We decided a dynamic sign would best fit our goals—static parts can convey unchanging information, and shifting information can be actively displayed to the user. We also wanted to make the checkout process easier and less invasive. Instead of the current process of making an account with CurbPass, which has multiple pages and asks for too much personal information, we streamlined the process. Users can quickly scan the QR code and pay with their phone, with no account or app required.
Usability Testing
Our group conducted usability tests with both our low-fidelity and high fidelity prototypes. Our first iteration was low-fidelity and low-stakes--it was a temperature check to see how people would react to our design. We made a physical prototype of the sign and a paper prototype of our payment app. We stood outside near the street, since the sidewalk environment matched the typical location for SLZs, and it was easier to recruit our target demographic: people living in Pittsburgh who owned cars. For the most part, people understood our designs, their purpose, and the information they were meant to convey.
These tests were key for refining and iterating on our design. Small points of confusion surfaced, like wondering if "your current time" was how much time had elapsed, or how much time was left. Was 15 minute parking always free? What was the total the user had to pay?
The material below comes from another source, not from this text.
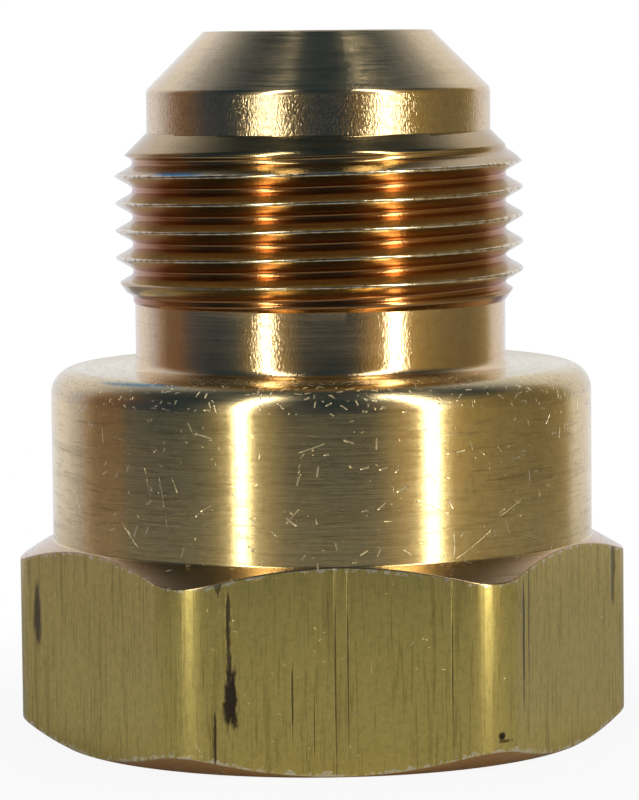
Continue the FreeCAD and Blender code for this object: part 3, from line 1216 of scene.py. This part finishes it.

Questions like these impact the user's understanding of the parking space, which can influence their decision to use SLZs. We made changes to the high-fidelity prototype based on these findings.
Our second round of usability testing took place in a similar environment near a street. This time, in addition to private drivers, we also dedicated extra time to find a truck driver as a participant. The only major worry was if they would be continuously charged for time while they were filling out their payment information. This could be mitigated by giving them the option to pay at a later time, like when they get home. Overall, this round of usability testing validated all of the research, insights, and design decisions we had made. People found our high-fidelity prototype informative, intuitive, and quick to use.